Short task
Both the line containing "return screw" and the line containing "bpy.context.scene.collection.objects.link(empty)" belong in the answer, along with every line between them; print exactly those.

Recorded data
-- BEGIN --

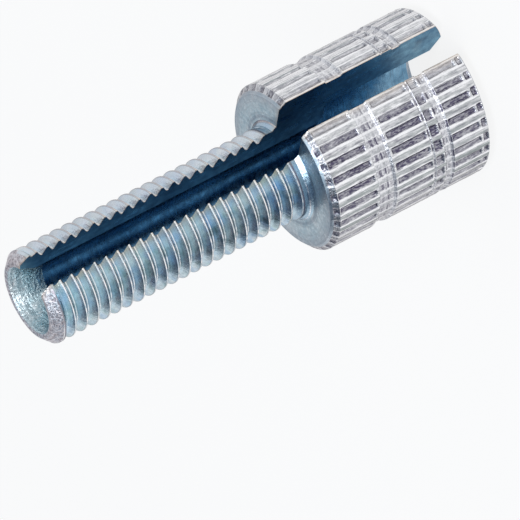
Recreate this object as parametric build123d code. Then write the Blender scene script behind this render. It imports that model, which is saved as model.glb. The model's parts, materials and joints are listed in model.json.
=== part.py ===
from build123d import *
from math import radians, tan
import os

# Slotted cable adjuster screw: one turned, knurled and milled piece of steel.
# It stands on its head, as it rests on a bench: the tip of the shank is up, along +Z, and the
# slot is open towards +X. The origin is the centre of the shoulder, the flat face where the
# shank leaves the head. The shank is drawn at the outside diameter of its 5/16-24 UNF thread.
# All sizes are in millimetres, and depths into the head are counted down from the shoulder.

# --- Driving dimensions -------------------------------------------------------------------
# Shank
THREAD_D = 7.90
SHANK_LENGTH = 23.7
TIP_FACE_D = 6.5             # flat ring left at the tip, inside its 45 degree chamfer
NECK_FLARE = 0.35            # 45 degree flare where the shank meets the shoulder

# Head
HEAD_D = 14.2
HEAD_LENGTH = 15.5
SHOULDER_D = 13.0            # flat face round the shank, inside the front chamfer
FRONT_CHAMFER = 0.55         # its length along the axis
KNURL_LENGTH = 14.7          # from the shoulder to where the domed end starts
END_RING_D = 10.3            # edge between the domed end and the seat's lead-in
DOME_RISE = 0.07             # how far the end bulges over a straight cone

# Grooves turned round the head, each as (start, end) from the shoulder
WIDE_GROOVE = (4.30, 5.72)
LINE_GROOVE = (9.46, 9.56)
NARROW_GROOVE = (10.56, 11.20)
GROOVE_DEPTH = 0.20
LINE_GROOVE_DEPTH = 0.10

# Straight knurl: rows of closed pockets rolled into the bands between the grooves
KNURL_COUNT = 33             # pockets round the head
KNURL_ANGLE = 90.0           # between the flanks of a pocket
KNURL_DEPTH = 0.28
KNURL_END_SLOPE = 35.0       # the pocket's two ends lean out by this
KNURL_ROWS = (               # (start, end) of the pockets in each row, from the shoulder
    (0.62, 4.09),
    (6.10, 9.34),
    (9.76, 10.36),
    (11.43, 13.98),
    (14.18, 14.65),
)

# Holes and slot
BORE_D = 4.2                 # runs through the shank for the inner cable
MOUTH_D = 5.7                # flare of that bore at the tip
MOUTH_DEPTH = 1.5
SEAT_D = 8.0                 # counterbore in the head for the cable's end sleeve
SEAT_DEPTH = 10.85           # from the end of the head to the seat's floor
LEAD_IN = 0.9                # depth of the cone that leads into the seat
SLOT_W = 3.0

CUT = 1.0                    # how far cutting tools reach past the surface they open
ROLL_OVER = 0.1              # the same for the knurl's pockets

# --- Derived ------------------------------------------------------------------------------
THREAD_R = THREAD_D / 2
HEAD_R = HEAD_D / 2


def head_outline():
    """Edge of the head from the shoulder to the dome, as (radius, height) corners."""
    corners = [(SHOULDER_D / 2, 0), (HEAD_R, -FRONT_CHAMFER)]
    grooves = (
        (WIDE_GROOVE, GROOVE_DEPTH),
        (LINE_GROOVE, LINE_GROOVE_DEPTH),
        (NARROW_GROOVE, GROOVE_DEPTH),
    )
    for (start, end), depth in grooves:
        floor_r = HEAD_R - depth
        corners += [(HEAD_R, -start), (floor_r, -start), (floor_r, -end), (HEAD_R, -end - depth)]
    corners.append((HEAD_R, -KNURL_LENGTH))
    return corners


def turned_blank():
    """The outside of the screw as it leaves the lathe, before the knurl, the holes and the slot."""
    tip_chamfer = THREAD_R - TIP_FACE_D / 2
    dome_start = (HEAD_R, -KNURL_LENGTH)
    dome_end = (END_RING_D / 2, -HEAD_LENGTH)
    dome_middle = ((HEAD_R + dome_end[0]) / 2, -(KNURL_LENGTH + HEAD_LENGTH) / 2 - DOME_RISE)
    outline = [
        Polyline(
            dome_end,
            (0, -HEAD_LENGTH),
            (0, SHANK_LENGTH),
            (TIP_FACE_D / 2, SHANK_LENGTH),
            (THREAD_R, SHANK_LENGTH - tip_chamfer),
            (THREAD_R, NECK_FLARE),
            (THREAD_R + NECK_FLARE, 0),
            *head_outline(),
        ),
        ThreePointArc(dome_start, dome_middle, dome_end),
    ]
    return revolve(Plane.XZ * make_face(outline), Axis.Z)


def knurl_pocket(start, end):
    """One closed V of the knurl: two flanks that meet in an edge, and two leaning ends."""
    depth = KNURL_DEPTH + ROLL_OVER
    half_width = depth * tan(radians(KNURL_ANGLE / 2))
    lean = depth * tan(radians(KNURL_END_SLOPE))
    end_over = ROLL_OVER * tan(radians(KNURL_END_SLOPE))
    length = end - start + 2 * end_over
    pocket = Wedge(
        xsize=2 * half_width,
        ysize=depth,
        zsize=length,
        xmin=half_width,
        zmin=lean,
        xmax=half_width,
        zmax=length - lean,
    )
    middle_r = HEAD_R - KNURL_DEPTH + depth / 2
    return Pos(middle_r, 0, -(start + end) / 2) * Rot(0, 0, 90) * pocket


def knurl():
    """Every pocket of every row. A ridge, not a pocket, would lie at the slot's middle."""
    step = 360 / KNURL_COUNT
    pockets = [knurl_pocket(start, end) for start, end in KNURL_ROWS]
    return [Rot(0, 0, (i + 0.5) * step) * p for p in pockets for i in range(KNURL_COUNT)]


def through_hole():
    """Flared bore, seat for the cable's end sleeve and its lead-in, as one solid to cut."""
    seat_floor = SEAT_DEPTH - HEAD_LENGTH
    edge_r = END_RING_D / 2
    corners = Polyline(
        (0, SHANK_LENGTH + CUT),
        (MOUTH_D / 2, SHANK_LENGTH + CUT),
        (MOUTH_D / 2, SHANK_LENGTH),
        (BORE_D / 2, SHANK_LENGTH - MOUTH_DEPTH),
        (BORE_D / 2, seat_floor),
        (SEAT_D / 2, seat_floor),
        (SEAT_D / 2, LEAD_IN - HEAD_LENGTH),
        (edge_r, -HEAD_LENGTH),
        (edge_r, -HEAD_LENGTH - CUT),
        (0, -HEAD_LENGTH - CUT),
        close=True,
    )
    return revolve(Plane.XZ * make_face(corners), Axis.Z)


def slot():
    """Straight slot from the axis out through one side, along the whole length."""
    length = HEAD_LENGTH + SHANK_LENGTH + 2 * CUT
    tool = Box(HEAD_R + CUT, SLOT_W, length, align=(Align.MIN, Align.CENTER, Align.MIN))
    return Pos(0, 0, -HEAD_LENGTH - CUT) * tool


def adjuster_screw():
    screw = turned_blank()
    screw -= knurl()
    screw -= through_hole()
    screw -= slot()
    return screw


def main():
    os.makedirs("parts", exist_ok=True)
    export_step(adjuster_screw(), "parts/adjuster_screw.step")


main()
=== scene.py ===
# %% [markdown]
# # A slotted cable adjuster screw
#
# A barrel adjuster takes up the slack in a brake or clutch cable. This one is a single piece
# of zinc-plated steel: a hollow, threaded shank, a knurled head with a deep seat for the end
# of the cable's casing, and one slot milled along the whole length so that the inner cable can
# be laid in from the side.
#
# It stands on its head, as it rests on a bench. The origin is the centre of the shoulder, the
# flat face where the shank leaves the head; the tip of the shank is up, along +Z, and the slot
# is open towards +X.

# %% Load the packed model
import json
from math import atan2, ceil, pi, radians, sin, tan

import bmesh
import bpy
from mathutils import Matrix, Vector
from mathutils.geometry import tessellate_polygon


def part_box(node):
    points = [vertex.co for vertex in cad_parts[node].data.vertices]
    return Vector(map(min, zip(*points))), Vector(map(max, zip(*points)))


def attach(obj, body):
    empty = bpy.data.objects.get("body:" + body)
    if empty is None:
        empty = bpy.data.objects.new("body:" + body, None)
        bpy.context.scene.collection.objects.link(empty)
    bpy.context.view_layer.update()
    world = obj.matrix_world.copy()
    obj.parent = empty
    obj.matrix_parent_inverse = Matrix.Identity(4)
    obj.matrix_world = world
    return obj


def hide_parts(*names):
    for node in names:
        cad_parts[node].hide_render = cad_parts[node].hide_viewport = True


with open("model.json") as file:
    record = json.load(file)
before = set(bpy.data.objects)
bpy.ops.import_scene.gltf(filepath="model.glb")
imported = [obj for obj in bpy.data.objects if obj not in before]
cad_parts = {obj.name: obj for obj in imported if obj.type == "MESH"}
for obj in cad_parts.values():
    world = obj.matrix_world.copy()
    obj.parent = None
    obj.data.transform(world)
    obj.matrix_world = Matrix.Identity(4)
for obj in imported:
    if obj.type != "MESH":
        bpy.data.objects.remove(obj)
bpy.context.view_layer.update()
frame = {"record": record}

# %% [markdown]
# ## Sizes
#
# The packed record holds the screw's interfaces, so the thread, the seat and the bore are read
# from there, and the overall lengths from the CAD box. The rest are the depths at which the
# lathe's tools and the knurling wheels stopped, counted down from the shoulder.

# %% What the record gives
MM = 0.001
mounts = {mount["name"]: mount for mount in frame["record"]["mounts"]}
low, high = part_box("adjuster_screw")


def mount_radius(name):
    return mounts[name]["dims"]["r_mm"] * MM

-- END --

Solution
    return screw


def main():
    os.makedirs("parts", exist_ok=True)
    export_step(adjuster_screw(), "parts/adjuster_screw.step")


main()
=== scene.py ===
# %% [markdown]
# # A slotted cable adjuster screw
#
# A barrel adjuster takes up the slack in a brake or clutch cable. This one is a single piece
# of zinc-plated steel: a hollow, threaded shank, a knurled head with a deep seat for the end
# of the cable's casing, and one slot milled along the whole length so that the inner cable can
# be laid in from the side.
#
# It stands on its head, as it rests on a bench. The origin is the centre of the shoulder, the
# flat face where the shank leaves the head; the tip of the shank is up, along +Z, and the slot
# is open towards +X.

# %% Load the packed model
import json
from math import atan2, ceil, pi, radians, sin, tan

import bmesh
import bpy
from mathutils import Matrix, Vector
from mathutils.geometry import tessellate_polygon


def part_box(node):
    points = [vertex.co for vertex in cad_parts[node].data.vertices]
    return Vector(map(min, zip(*points))), Vector(map(max, zip(*points)))


def attach(obj, body):
    empty = bpy.data.objects.get("body:" + body)
    if empty is None:
        empty = bpy.data.objects.new("body:" + body, None)
        bpy.context.scene.collection.objects.link(empty)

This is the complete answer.